Hinzu kommt das Selbstverständnis der Juristen.Einmal gewählt, fühlen sie sich nicht mehr an mögliche politische Vorgaben „ihrer“ Parteien gebunden. Würden sie politisch statt juristisch argumentieren, wäre ihr Ruf schnell ruiniert. So gilt der Erfahrungssatz: „Das Bundesverfassungsgericht prägt den Richter mehr als der Richter das Bundesverfassungsgericht.“
Dennoch ändern sich auch für Karlsruhe die Zeiten. Union und SPD haben im Sechs-Parteien-Bundestag (die CSU extra gerechnet sind es sieben) keine Zweidrittelmehrheit mehr. Das Parteiensystem wird vielfältiger. So konstatiert der Berliner Juraprofessor Michael Kloepfer in der Neuen Juristischen Wochenschrift: „Die Veränderung durch die Wahlen zum Deutschen Bundestag im Jahr 2021 gleicht einem politischen Erdbeben, das wesentliche Auswirkungen auf die Statik des politischen Lebens in Deutschland haben wird.“ Dies werde sich auf das Verfassungsgericht auswirken.
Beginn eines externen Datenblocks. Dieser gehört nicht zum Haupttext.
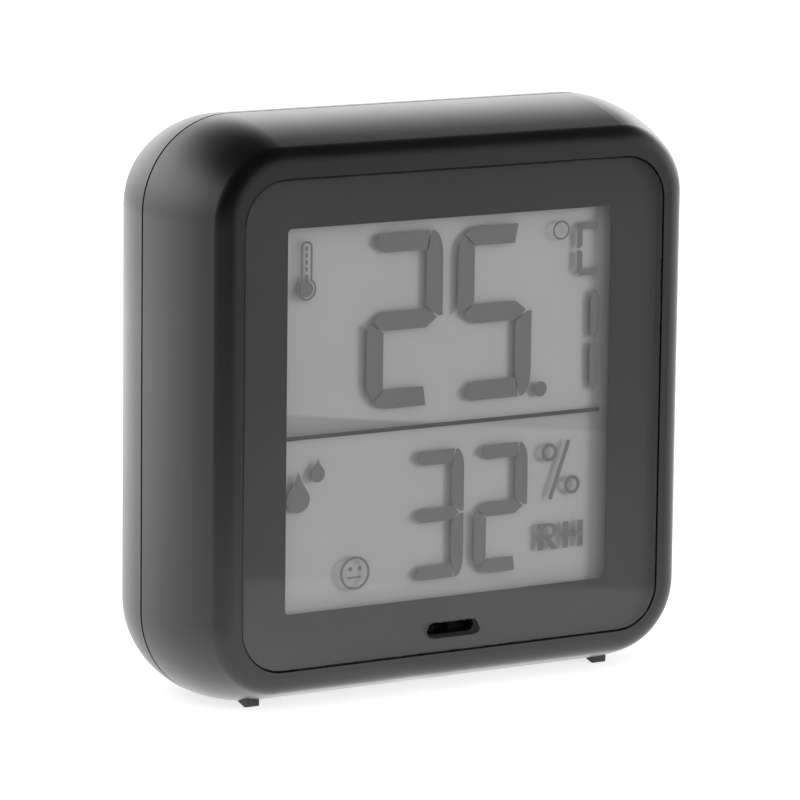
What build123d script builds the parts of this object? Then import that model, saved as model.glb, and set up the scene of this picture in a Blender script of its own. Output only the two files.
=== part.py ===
from build123d import *
import math
import os

os.makedirs("parts", exist_ok=True)

# A compact indoor temperature and humidity display. X runs to the right, Y to the back and Z up.
# The origin is on the table, under the middle of the case.

# Case
lens_size = 54.0
side_rim = 5.5
top_rim = 5.85
bottom_rim = 5.2
base_flat_cut = 0.7
corner_radius = 10.5
foot_drop = 0.35
wall = 1.6
seam_depth = 12.9
front_side_radius = 29.0
front_edge_radius = 2.2
rear_depth = 10.4
rear_side_radius = 17.0
rear_edge_radius = 4.5
seam_gap = 0.3
seam_gap_depth = 0.6
lip_height = 1.6
lip_wall = 0.9
lip_gap = 0.2
core_share = 0.8
overrun = 5.0

# Panel in front of the display
lens_thickness = 1.3
lens_corner = 5.0
lens_gap = 0.12
lens_edge = 0.12
mask_thickness = 0.1
glue_film = 0.02
tape_thickness = 0.15
plate_thickness = 1.2
window_width = 41.9
window_height = 42.5
window_rise = 0.2
window_corner = 0.5
slot_width = 6.7
slot_height = 1.5
slot_rise = 2.5
slot_flare = 0.15

# Display cell
lcd_side_edge = 1.5
lcd_bottom_edge = 1.2
lcd_top_edge = 0.8
contact_ledge = 2.0
lcd_gap = 0.2
film_gap = 0.1
film_edge = 0.3
polariser_thickness = 0.15
glass_thickness = 0.75
reflector_thickness = 0.2
holder_thickness = 1.2
holder_bar = 1.2
strip_thickness = 1.6
strip_side = 3.0
strip_gap = 0.15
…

Mittelfristig ist also davon auszugehen, dass das Gericht heterogener wird. Zudem ist fraglich, ob sich AfD und Linke langfristig aus Karlsruhe fernhalten lassen. Wie in der Gesamtgesellschaft könnten auch in Karlsruhe die Ränder zulasten der Mitte an Gewicht gewinnen. Das „Patt“ zwischen Links und Rechts, das Kompromisse und Ausgewogenheit beförderte, könnte kippen – mit Folgen für Unabhängigkeit und Ansehen des Gerichts.
Bedenklich ist dabei, dass der Bundestag nach geltender Rechtslage mit einfacher Mehrheit beschließen könnte, dass bei der Wahl der höchsten Richter und Richterinnen keine Zweidrittel-Mehrheit mehr nötig ist. Das würde den Weg zu einem parteiischen Gericht öffnen, die Auswüchse zeigen sich in den USA. Experten wie Kloepfer regen daher an, die Zweidrittel-Mehrheit im Grundgesetz abzusichern. Doch das ist die langfristige Perspektive. Für die kommenden Jahre dürfte Karlsruhe auch in seiner neuen Besetzung ein unabhängiger und für die Regierenden unbequemer Wächter und Schiedsrichter der Berliner Republik bleiben.